The investment challenge is to avoid getting carried away with unrealistic expectations. History suggests that many companies will turn out to have a terminal value of zero.
DCF and A peek into the future
The discounted cash flow method is often used carelessly, treating nearly certain events and nearly impossible events as equals. Some projections are quite reliable while others are rubbish; investors need to identify the trustworthy information and separate it from conjecture and babble. Descriptions of events that are already happening are generally more credible than extrapolations into the distant future; the further you look into the future, the more likely your forecasts will turn out to be wrong.

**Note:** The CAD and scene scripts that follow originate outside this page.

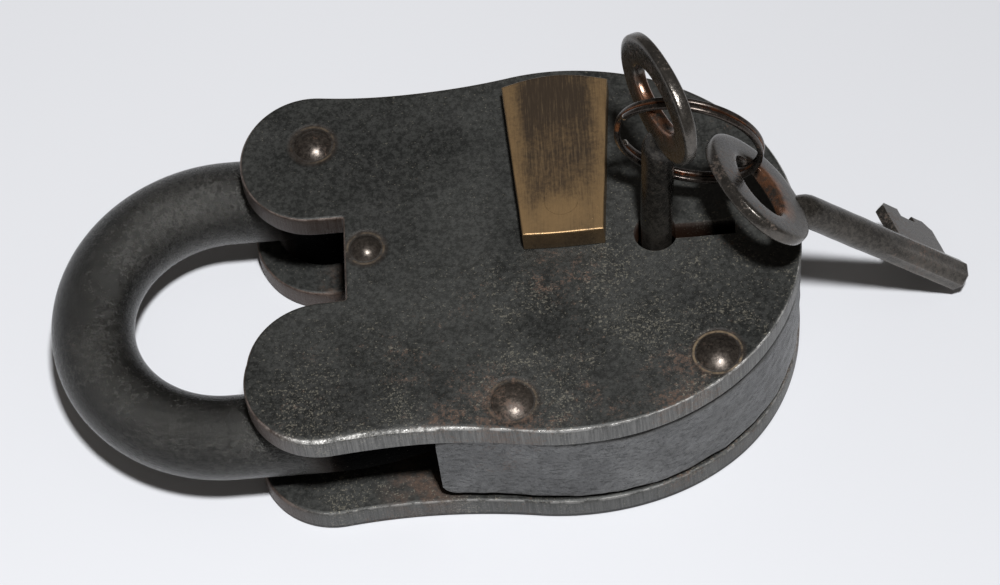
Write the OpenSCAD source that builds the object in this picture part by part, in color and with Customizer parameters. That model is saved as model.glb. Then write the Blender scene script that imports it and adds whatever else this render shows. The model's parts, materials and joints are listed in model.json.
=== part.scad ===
// Large hand-made iron padlock with a swinging brass keyhole cover,
// its two keys and their split ring. It lies on its back plate:
// z = 0 is the back face, the keyhole stands over the origin, the shackle points to -X.

/* [Case] */
// Overall thickness of the case over both plates
case_t = 37.4; // [36:0.2:42]
// Thickness of each case plate
plate_t = 6.4; // [5:0.1:7]
// Half the greatest width of the case
half_w = 48.3; // [47:0.1:53]
// Right-hand end of the case, measured from the keyhole
body_end = 32.6; // [32:0.5:40]
// Distance from the keyhole back to the shackle pivot
pivot_back = 76.4; // [74:0.2:92]
// Radius of the two round shackle lobes
lobe_r = 17; // [16:0.2:18]
// Radius of the shallow waist between lobe and body
waist_r = 148; // [120:5:200]
// How far the lobes stay inside the greatest width
lobe_in = 1.9; // [1:0.1:4]
// Width of the notch between the lobes
notch_w = 21.6; // [18:0.2:22]
// Sideways offset of the notch from the centre line
notch_y = 1.6; // [0:0.1:2]
// Distance from the shackle pivot to the notch's straight edge
notch_depth = 6.3; // [4:0.1:7]
// Thickness of the rim band between the plates
band_t = 2.5; // [2:0.1:3]
// How far the rim band sits inside the plate edge
band_inset = 0.6; // [0:0.1:1]
// Distance from the shackle pivot to both ends of the rim band
band_start = 24.4; // [23:0.1:28]

/* [Shackle] */
// Diameter of the shackle bar
bar_d = 19; // [16:0.5:20]
// Length of the straight leg between bow and pivot
leg_l = 21.6; // [18:0.2:26]
// Radius of the forged eye on the pivot
eye_r = 12.5; // [11:0.1:13]
// Diameter of the shackle rivet
pivot_d = 8; // [6:0.5:9]

/* [Rivets] */
// Diameter of the plate rivets
rivet_d = 5; // [4:0.2:5]
// Base diameter of the large rivet heads
head_d = 9.5; // [8:0.1:10]
// Base diameter of the small rivet heads
small_head_d = 7; // [6.5:0.1:8]
// Height of the domed heads
head_h = 1.7; // [1:0.1:2.4]
// Width of the tool mark left round each head
mark_w = 0.5; // [0.3:0.1:0.8]

/* [Keyhole cover] */
// Thickness of the brass cover
cover_t = 6; // [4:0.2:7]
// Width of the narrow end of the cover
cover_w1 = 18.3; // [17:0.1:20]
// Width of the wide end of the cover
cover_w2 = 24.6; // [22:0.1:26]
// Length of the cover
cover_l = 43.2; // [40:0.2:46]
// Distance of the cover's pivot from its narrow end
cover_tail = 8.8; // [8:0.1:10]
// Place of the cover's pivot along the case, behind the keyhole
cover_back = 20.4; // [20:0.1:24]
// Sideways place of the cover's pivot
cover_y = 8.3; // [7:0.1:10]

/* [Keys] */
// Diameter of the key shank
shank_d = 7.3; // [6:0.1:8]
// Distance from the middle of the bow to the hanging key's tip
key_l = 68.6; // [66:0.2:72]
// Distance from the middle of the front plate up the leaning key to its bow
bow_up = 48; // [47:0.1:50]
// Half width of the oval bow
bow_a = 16.2; // [15:0.1:17]
// Half height of the oval bow
bow_b = 13.1; // [12:0.1:14]
// Half width of the hole in the bow
eye_a = 9.4; // [9:0.1:10]
// Half height of the hole in the bow
eye_b = 5.4; // [5:0.1:6]
// Thickness of the bow
bow_t = 3.2; // [2.6:0.1:3.6]
// Reach of the bit from the key's middle line
bit_reach = 15.9; // [14:0.1:16]
// Thickness of the bit
bit_t = 2.6; // [2:0.1:3]
// Clearance of the standing key's bit below the front plate
bit_top_gap = 0.3; // [0.2:0.1:2]
// How much wider than the shank the round part of the keyhole is
keyhole_play = 2.2; // [2:0.1:3]
// How much longer than the bit's reach the keyhole slot is
slot_over = 1.9; // [1.2:0.1:3]
// How much wider than the bit's thickness the keyhole slot is
slot_play = 1; // [0.8:0.1:1.6]
// Lean of the key that stands in the lock, in degrees
key_lean = 7.4; // [5:0.1:7.8]
// Wire diameter of the split ring
wire_d = 1.4; // [1.2:0.1:1.6]
// Mean radius of the split ring
ring_r = 16; // [15.6:0.1:16.4]

/* [Lock work] */
// Height of the bolt above the inside of the back plate
bolt_z = 8; // [6:0.2:9]
// Thickness of the bolt
bolt_t = 5; // [4:0.2:5.4]
// Travel of the bolt
bolt_travel = 12; // [10:0.5:12]
// Diameter of the two guide posts
post_d = 4.5; // [4:0.1:5]
// Outside diameter of the collars on the posts
collar_d = 8; // [7:0.1:9]
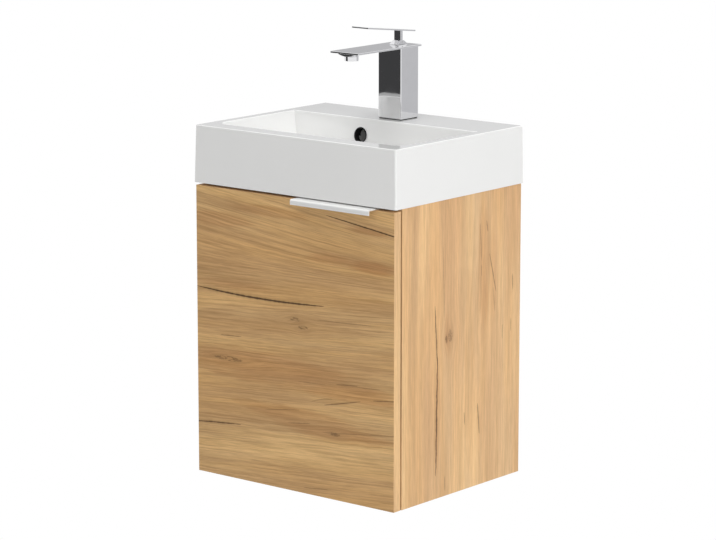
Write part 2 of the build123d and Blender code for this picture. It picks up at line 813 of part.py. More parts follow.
# Hinge arms: a channel over the spine, with two cheeks that hold the arm pins
spine_top = plate_spine_height - inner_half
arm_back = carcass_front + arm_length
arm_knee = (spine_top, carcass_front + plate_spine_front + arm_sheet)
outer_pin = hinge_place(arm_pin_outer)
inner_pin = hinge_place(arm_pin_inner)
with BuildPart() as hinge_arms:
    for level in hinge_levels:
        with BuildSketch(Plane.XY.offset(level)):
            with BuildLine():
                Polyline(
                    (spine_top - arm_nose_radius, arm_back),
                    (spine_top + arm_sheet, arm_back),
                    (spine_top + arm_sheet, arm_knee[1] + arm_nose_radius),
                    (outer_pin[0] + arm_nose_radius, outer_pin[1]),
                    (inner_pin[0] + arm_tip_radius, inner_pin[1]),
                    (inner_pin[0] - arm_tip_radius, inner_pin[1]),
                    (outer_pin[0] - arm_nose_radius, outer_pin[1]),
                    (spine_top - arm_nose_radius, arm_knee[1]),
                    close=True,
                )
            make_face()
            with Locations(outer_pin):
                Circle(arm_nose_radius)
            with Locations(inner_pin):
                Circle(arm_tip_radius)
        extrude(amount=arm_half, both=True)
        with BuildSketch(Plane.XY.offset(level)):
            with BuildLine():
                Polyline(
                    (spine_top - 2 * arm_nose_radius, arm_back),
                    (spine_top, arm_back),
                    (spine_top, arm_knee[1] + arm_nose_radius),
                    (outer_pin[0] + arm_nose_radius - arm_sheet, outer_pin[1] + arm_nose_radius),
                    (outer_pin[0] + 2 * arm_nose_radius, outer_pin[1] + arm_nose_radius),
                    (outer_pin[0] + 2 * arm_nose_radius, inner_pin[1] - 2 * arm_nose_radius),
                    (spine_top - 2 * arm_nose_radius, inner_pin[1] - 2 * arm_nose_radius),
                    close=True,
                )
            make_face()
        extrude(amount=pocket_half, both=True, mode=Mode.SUBTRACT)
        round_bores(Plane.XY.offset(level - arm_half), arm_pins_at, hinge_pin_radius, 2 * arm_half)
hinge_arms.part.label = "hinge_arms"
export_step(hinge_arms.part, "parts/hinge_arms.step")

with BuildPart() as arm_pins:
    for level in hinge_levels:
        round_pegs(Plane.XY.offset(level - arm_half), arm_pins_at, hinge_pin_radius, 2 * arm_half)
arm_pins.part.label = "arm_pins"
export_step(arm_pins.part, "parts/arm_pins.step")

# Cup pins: the inner link's pin crosses the pocket, the outer link's is a stub in each wall
with BuildPart() as cup_pins:
    for level in hinge_levels:
        low = Plane.XY.offset(level - pocket_half - cup_pin_seat)
        round_pegs(low, [cup_pins_at[1]], hinge_pin_radius, 2 * (pocket_half + cup_pin_seat))
        for up in (-1, 1):
            stub = Plane.XY.offset(level + up * (pocket_half + cup_pin_seat))
            stub_length = cup_pin_seat + link_side_play + outer_link_sheet
            round_pegs(stub, [cup_pins_at[0]], hinge_pin_radius, -up * stub_length)
cup_pins.part.label = "cup_pins"
export_step(cup_pins.part, "parts/cup_pins.step")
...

Another problem with DCF is that an estimate of value is only as reasonable as discount rate used. A perpetual annuity is worth one-third more if the discount rate is 6 percent rather than 8, and this variance might create, or destroy, a margin of safety.
Certainty and an Unknowable Future
Joel believes the noncyclical demand, government regulation, monopoly power, brand loyalty, and a relatively unchanging product are the sources for certainty. When regulation or monopoly power shields business from competition, the risk of market share battles and price wars are lessened. Strong brands imply loyal customers and a measure of pricing power. Products that evolve (and are not commodities) are less vulnerable to substitution and shifts in market-share.
Whether your visibility into the future comes from laws, monopoly power, contracts, customers, or habits, it relies on human behavior, with all its foibles.
Change makes life exciting, but companies that must change constantly are destined to make wrong decisions at some point and succumb.
What we are looking for in conclusion
Joel made a conclusion for investment that: you want low P/E stocks that are also high quality and growing, with a high degree of certainty about the long-term outlook.
Here I would revise the world ‘low P/E’ to a satisfactory or justifiable valuation, as P/E sometimes can be extremely misleading especially when we are dealing with growth stocks at early stages.